Apart from all the feasibility studies, the most important part of the preparations is securing support from the local community. An important element, I believe, that helped us doing that is our ‘good neighbour’ policy. For us that means being fully transparent about our intentions and the pros and cons of the project. It also means offering fair prices for the land plots we need. For the local community, the biggest impact is the employment that construction of the plant and later on its maintenance brings. During construction 85% of the 340 staff came from the local community and now that we are operational, 15 out of the 18 maintenance crew are local.”

Another lasting benefit are the roads that have been built to access the area. This has made the region somewhat less remote and saves the local people considerable traveling time. “Obviously, we also made sure that we replace the trees that we had to remove during the construction. We’re legally obliged to replant 6,000 new trees – 10 for every single one we cut down. In fact, we will plant around 20,000 new trees this year, and a total of 100,000 over the next five years, given that trees help absorb carbon.”

“For me personally, another very important element of being a good neighbour is our involvement with the local schools. We make sure the schools in the vicinity have enough supplies, including equipment for sports, and twice per year we give lectures about the importance of environmental protection. In general, we stimulate kids in the areas where we are active to go to school.”

Aligned partners

Projects like these cannot be realised without funding from partners like Triodos Groenfonds and Bio. Rodrigo Mantica: “There is a clear need of long-term financing and the right pricing, for renewable energy projects to be considered as a potential development opportunity, and in order to make these projects bankable. The development of these projects is quite a long process and there are substantial risks involved in the development, construction, and operational phases; and local banks do not have the experience or are accustomed in Nicaragua to a project-finance model of finance which is required for these projects. Practically all new energy projects that have been developed in Nicaragua in the last 10 years, have been financed in most part by international development finance institutions.”

“Working with a partner like Triodos also makes sure and guarantees that the project is compliant with environmental and social aspects and thus gains recognition from that. The social responsibility that we both feel, is a strong alignment that makes our cooperation so much easier. I am more than motivated to develop other renewable energy projects and I hope that Triodos Groenfonds will continue to support me in that.”

San Martin Hydro

San Martin is a typical small-scale, 6 MW run-of-the-river hydro project: a dam of around 18 meters high captures waterinto a small lake. While maintaining an ecological flow in the original river bed, water gets deviated through a buried ‘penstock’ (steel pipe) to the turbine house 3 kilometres further downstream (and 82 meters lower), where it passes through the turbines and back into the river bed.
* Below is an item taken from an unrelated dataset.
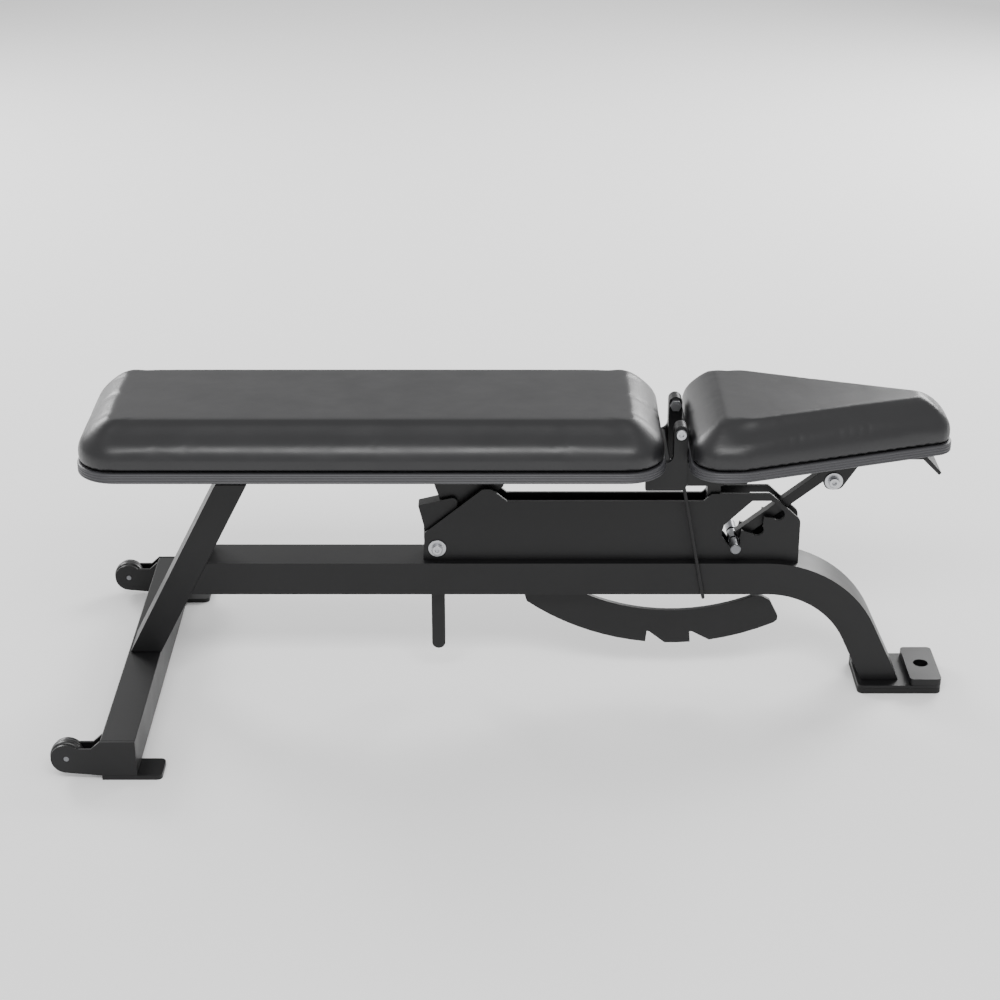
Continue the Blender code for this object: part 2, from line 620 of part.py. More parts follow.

The electricity generated by the connected generators is around 26 GWh per year. This is equivalent to the consumption of around 43,000 households, based on a monthly average use of 600 KWh. The electricity is delivered onto the grid through transmission lines that feed into the sub-station of the distribution company.

Generating clean energy, the hydro plant contributes to countering climate change by saving up to 20,000 tons of CO2 emissions per year. The energy it produces is a direct substitution for imported heavy fuel which is utilized in outdated plants; the project is the equivalent of 2,000 tons of oil-equivalent per annum. The project also increases the reliability of energy supply by adding decentralized generation capacity to the system, facilitating distribution expansion in the poor and remote area where the project is located.